Both Aulén and Nygren became bishops.  Aulén became the Bishop of Strängäs, serving from 1933 to 1952.  He, as a bishop, contributed tunes to the new hymnal (1927) and helped to shape the new service book (1942).  Aulén also helped to form the World Council of Churches (1948), as did Nygren, the first President of the Lutheran World Federation (1947-1952).  Nygren served as the Bishop of Lund from 1948 to 1958.

Both Aulén and Nygren also continued to write after they retired.  Aulén wrote, for example, Eucharist and Sacrifice (1956) and Reformation and Catholicity (1959).  Nygren, in retirement, wrote Meaning and Method:  Prolegomena to a Scientific Philosophy of Religion and a Scientific Theology (1972).

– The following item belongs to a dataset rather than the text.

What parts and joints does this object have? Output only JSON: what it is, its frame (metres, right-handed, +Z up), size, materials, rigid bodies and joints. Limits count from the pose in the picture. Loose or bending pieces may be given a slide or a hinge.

Above:  The Title Page to Commentary on Romans

Scan by Kenneth Randolph Taylor

Both men argued for continuity from Jesus to St. Paul the Apostle.  Nygren made that point in his influential Commentary on Romans (1944), a volume other exegetes of that epistle quote.  According to the Carl C. Rasmussen translation (1944),

Until quite recently it was customary for theology to draw a sharp line between Jesus and Paul.  Jesus preached the coming of the kingdom of God; but Paul, it was said, changed this to the doctrine of justification by faith.  Now there is room for no doubt that this view is false, and that the continuity between Jesus and Paul is essentially unbroken.  When, therefore, we seek to fix the basic thought in Paul’s view of the gospel, it is quite proper to point out how it has both its origin and its anchor in Jesus’ proclamation about the kingdom of God.

–9

Above:  The Spine of Commentary on Romans

Scan by Kenneth Randolph Taylor

The bishops died within a year of each other.  Aulén, aged 98 years, died on December 16, 1977.  Nygren, aged 87 years, died in Lund on October 20, 1978.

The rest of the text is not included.